Status and remaining issues for a new IA CTP were discussed. Following a clear presentation (See. Appendix G) of what is required from the LT Executive Committee on this matter, The IEA Secretariat (C. Pottinger) presented the status of the Agreement 4 and the process for requesting an extension. The IEA proposed that the IA request an interim extension of the CERT in November 2010. The ExCo preferred to present the "Requests for Extensions (RfE)" to the FPCC by written procedure so that the RfE can be made at the 3-4 November 2010 CERT meeting. As there was still time before November 2010 the ExCo decided to submit the RfE documents to the FPCC by written procedure and then for a final decision by the CERT at the November 2010 meeting.
Members then discussed the Criteria Table point by point and carried out a self-evaluation of each of the sections. Dr. R. Hawryluk took notes on members comments on the items for discussion for each section that will be incorporated when drafting the end-of-term and strategy plans.
It was agreed that the RfE documents would be drafted and distributed to ExCo members for comment before end-June 2010. The final documents would be sent to the Secretariat end-July 2010 for review by the FPCC by written procedure as soon as possible following that date.
Should the CERT approve the request for extension for all IAs by written procedure, the IA agreed it would present the RfE to the FPCC 15-16 February 2011 and then to the CERT at the meeting June 2011.


The schedule and responsible persons for the production of the annual report for FPCC were discussed.

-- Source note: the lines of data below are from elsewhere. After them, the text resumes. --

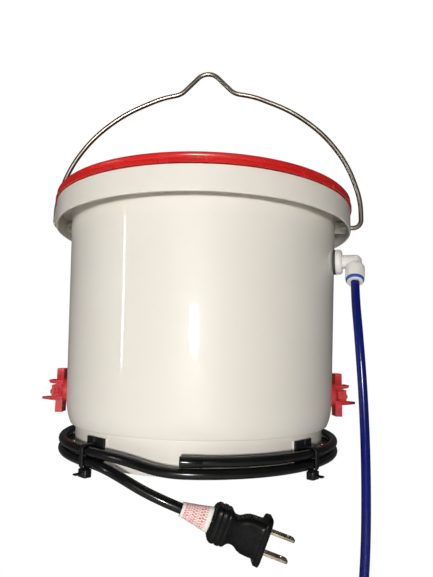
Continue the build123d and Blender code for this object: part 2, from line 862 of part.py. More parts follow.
def make_supply_tube(coil):
    points = tube_route()
    radii = corner_radii(points)
    solid, path = swept_tube(points, radii, tube_diameter)
    report_tube("supply tube", solid, path, radii, tube_diameter)
    return solid - coil


def tail_points():
    entry = tube_route()[-1]
    return entry, entry + Vector(0, 0, -tube_tail_length)


def make_tube_tail(coil):
    entry, end = tail_points()
    tail = Pos((entry.X + end.X) / 2, entry.Y, (entry.Z + end.Z) / 2) * Cylinder(tube_radius, tube_tail_length)
    return tail - coil


def make_coil_tie(coil):
    rows = math.ceil(coil_turns / coil_layers)
    radial_size = rows * coil_pitch
    width = coil_layers * coil_pitch
    t = coil_tie_thickness
    outer = RectangleRounded(width + 2 * t, radial_size + 2 * t, coil_rounding + t)
    inner = RectangleRounded(width, radial_size, coil_rounding)
    band = extrude(outer - inner, coil_tie_width / 2, both=True)
    place = Pos(*coil_centre()) * Pos(0, 0, coil_radius) * Rot(0, 90, 0) * Rot(0, 0, 90)
    return place * band - coil


def make_coupling():
    _, end = tail_points()
    length = coupling_length
    slope_end = coupling_grip + coupling_slope
    half = [(coupling_radius, 0), (coupling_radius, coupling_grip), (coupling_waist, slope_end),
            (coupling_waist, length - slope_end), (coupling_radius, length - coupling_grip),
            (coupling_radius, length)]
    body = revolved([(0, 0)] + half + [(0, length)])
    depth = coupling_socket
    bore = Cylinder(tube_radius + tube_fit, depth)
    body -= Pos(0, 0, length - depth / 2) * bore
    body -= Pos(0, 0, depth / 2) * bore
    body -= Pos(0, 0, length / 2) * Cylinder(coupling_stop_bore, length)
    return Pos(end.X, end.Y, end.Z - length + coupling_socket) * body


def make_coupling_collet(top):
    _, end = tail_points()
    thick = coupling_collet_flange
    ring = Cylinder(collet_flange_radius, thick) - Cylinder(tube_radius + tube_fit, 2 * thick)
    low = end.Z - coupling_length + coupling_socket
    z = low + coupling_length + thick / 2 if top else low - thick / 2
    return Pos(end.X, end.Y, z) * ring


os.makedirs("parts", exist_ok=True)
print(f"foot z {foot_z:.1f} pivot z {pivot_z:.1f} cable ring radius {cable_ring_radius:.2f}")

pail = make_pail()
coil = make_coil()
lead = make_lead()
parts = {
    "bail_wire": make_bail(),
    "pail_shell": pail,
    "lid": make_lid(),
    "lid_gasket": make_lid_gasket(),
    "inlet_washer_outer": wall_washer(pail, nut_radius, stem_radius, inlet_angle, inlet_height, False),
    "inlet_washer_inner": wall_washer(pail, nut_radius, stem_radius, inlet_angle, inlet_height, True),
    "inlet_nut": make_inlet_nut(),
    "inlet_stem": make_inlet_stem(),
    "inlet_backnut": make_inlet_backnut(),
    "elbow_body": make_elbow(),
    "elbow_collet": make_elbow_collet(),
    "collet_clip": make_collet_clip(),
    "elbow_oring": make_elbow_oring(),
    "valve_body": make_valve_body(),
    "valve_plunger": make_plunger(),
    "valve_plunger_seal": make_plunger_seal(),
    "float_lever_pin": make_lever_pin(),
    "float_arm": make_float_arm(),
    "float_ball": make_float_ball(),
    "heat_cable": make_heat_cable(),
    "heat_cable_cap": make_cable_cap(),
    "tie_mounts": Compound(children=make_tie_mounts()),
    "tie_mount_pads": Compound(children=make_mount_pads(pail)),
    "tie_straps": Compound(children=make_tie_straps()),
    "tie_heads": Compound(children=make_tie_heads()),
    "power_lead": lead,
    "lead_label": make_label() - lead,
    "plug_body": make_plug(),
    "plug_blade_upper": make_blade(-1),
    "plug_blade_lower": make_blade(1),
    "supply_tube": make_supply_tube(coil),
    "supply_coil": coil,
    "supply_tail": make_tube_tail(coil),
    "coil_tie": make_coil_tie(coil),
    "coupling_body": make_coupling(),
    "coupling_collet_tube": make_coupling_collet(True),
    "coupling_collet_open": make_coupling_collet(False),
}
for side, angle in drinker_angles.items():
    pieces = {
        "body": make_drinker_body(),
        "nut": make_drinker_nut(),
        "seal": make_drinker_seal(),
        "pin": make_drinker_pin(),
    }
    for piece, shape in pieces.items():
        parts[f"drinker_{side}_{piece}"] = radial(shape, angle, drinker_height)
    for place, inside in (("outer", False), ("inner", True)):
        washer = wall_washer(pail, drinker_nut_radius, shank_radius, angle, drinker_height, inside)
        parts[f"drinker_{side}_washer_{place}"] = washer

for name, shape in parts.items():
    export_step(shape, f"parts/{name}.step")
print(len(parts), "sub-parts")
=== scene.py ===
import json
import math
import bmesh
import bpy
import numpy as np
from mathutils import Matrix, Vector


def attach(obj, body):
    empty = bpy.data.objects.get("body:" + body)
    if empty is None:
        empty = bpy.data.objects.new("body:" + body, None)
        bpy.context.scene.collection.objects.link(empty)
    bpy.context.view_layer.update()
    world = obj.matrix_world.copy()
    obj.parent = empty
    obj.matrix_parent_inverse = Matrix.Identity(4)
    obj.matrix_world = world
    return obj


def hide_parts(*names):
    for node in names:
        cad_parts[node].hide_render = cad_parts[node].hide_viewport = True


# Hanging pail waterer: wire bail, red press-on lid, push-fit inlet with its blue tube, two side drinkers,
# and a heat cable tied round the foot with its lead and plug. Metres, with the hang point at the origin.

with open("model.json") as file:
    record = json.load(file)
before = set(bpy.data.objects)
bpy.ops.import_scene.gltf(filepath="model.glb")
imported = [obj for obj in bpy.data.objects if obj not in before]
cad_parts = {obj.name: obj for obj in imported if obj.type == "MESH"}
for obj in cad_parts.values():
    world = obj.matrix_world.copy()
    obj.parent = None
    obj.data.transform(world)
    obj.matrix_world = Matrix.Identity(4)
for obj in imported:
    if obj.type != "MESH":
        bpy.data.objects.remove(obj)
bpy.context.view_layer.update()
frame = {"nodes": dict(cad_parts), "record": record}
mm = 0.001
foot = -0.326  # height of the pail's foot

bodyOf = {}
for bodyName, bodyNodes in frame["record"]["behaviour"]["bodies"].items():
    bodyOf.update(dict.fromkeys(bodyNodes, bodyName))


cameraSet = {
    "place": (0.0415, -0.3947, -0.2510),
    "pitch": 8.06,
    "yaw": 1.67,
    "roll": 1.18,
    "turn": 6.0,
    "lens": 29.32,
}


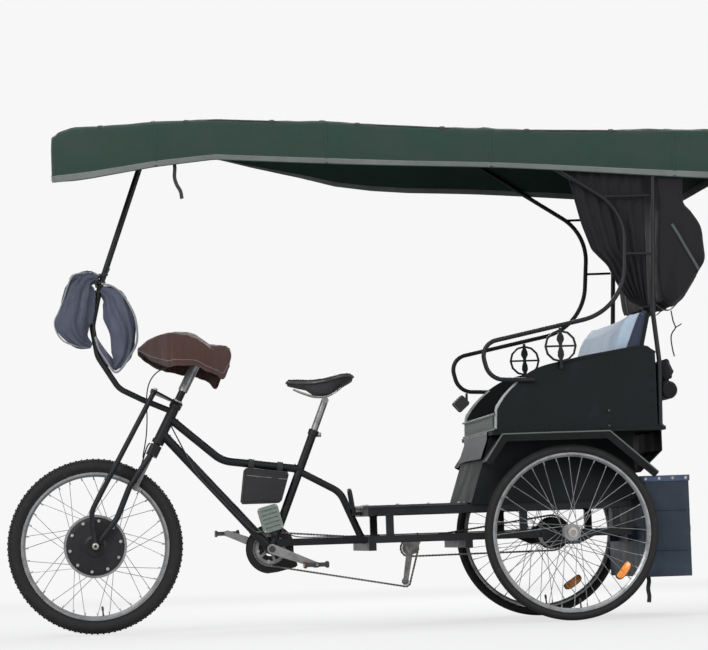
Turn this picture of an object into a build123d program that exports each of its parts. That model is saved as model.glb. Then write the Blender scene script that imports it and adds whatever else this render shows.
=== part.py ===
from build123d import *
from math import atan2, cos, radians, sin, tan
import os

# A three-wheeled cycle rickshaw: a bicycle front end, a ladder chassis with a cabin over
# the two rear wheels, and a long canopy held by a pole on the head tube and by scrolled
# side tubes. Millimetres, +Z up, wheels on Z 0. It faces -X, so its left side is at -Y.
os.makedirs("parts", exist_ok=True)

# Overall layout, X measured back from the front axle
wheelbase = 1773.0
track = 880.0
front_wheel_radius = 336.0
rear_wheel_radius = 328.0
canopy_front = -125.0
canopy_rear = 2400.0
body_half_width = 470.0
canopy_half_width = body_half_width - 10.0

# The origin is under the middle of the whole length, from tyre to canopy
axle_x = -(canopy_rear - front_wheel_radius) / 2
rear_axle_x = axle_x + wheelbase

# Gaps between pieces
seat_gap = 0.3
shaft_gap = 0.05
cloth_gap = 0.4

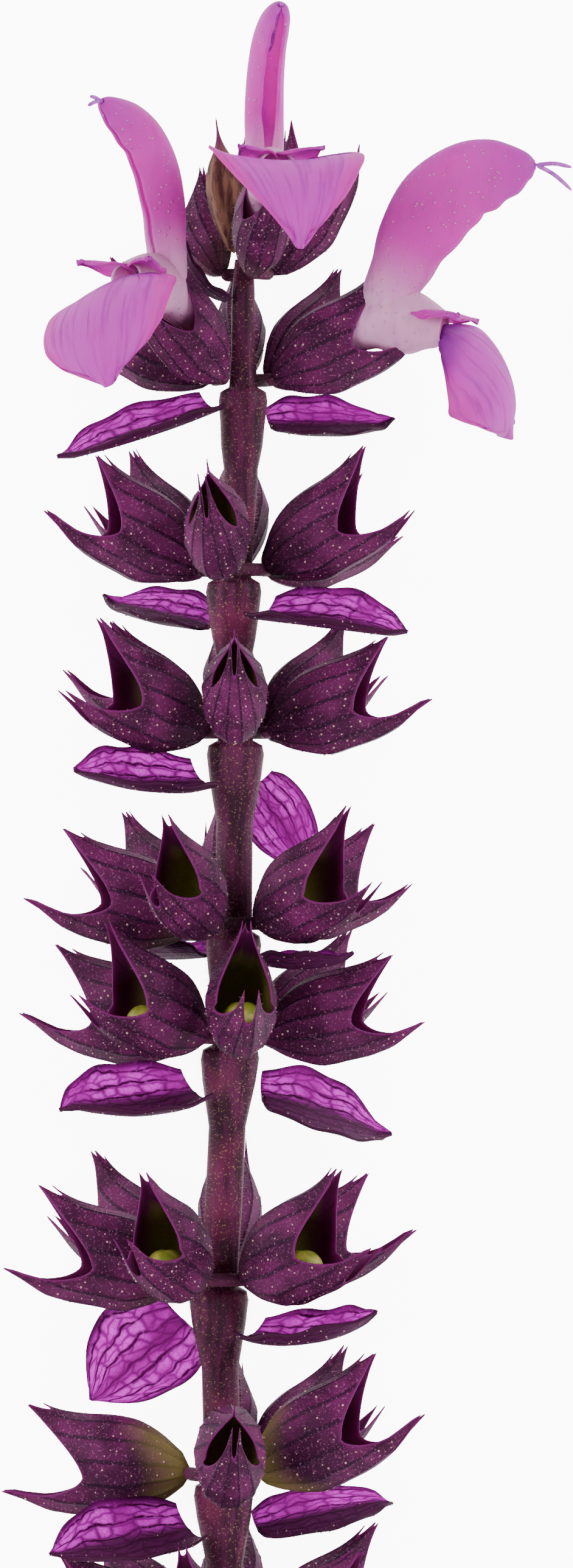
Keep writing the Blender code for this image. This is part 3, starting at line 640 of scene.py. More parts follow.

As usual, the Executive Summary will be prepared by the Chairman. He will distribute a draft in the early autumn. The deadline for submission to the FPCC will be the end of November 2010.
In addition, the schedule and responsible persons for the production of the end of term (EoT) report for the period of 2006 to 2011 were discussed. Dr. M. Mori (chair for LT IA) will distribute a draft as soon as possible.


The next Executive Committee Meeting will be held in May 2011 in PPPL (U.S.).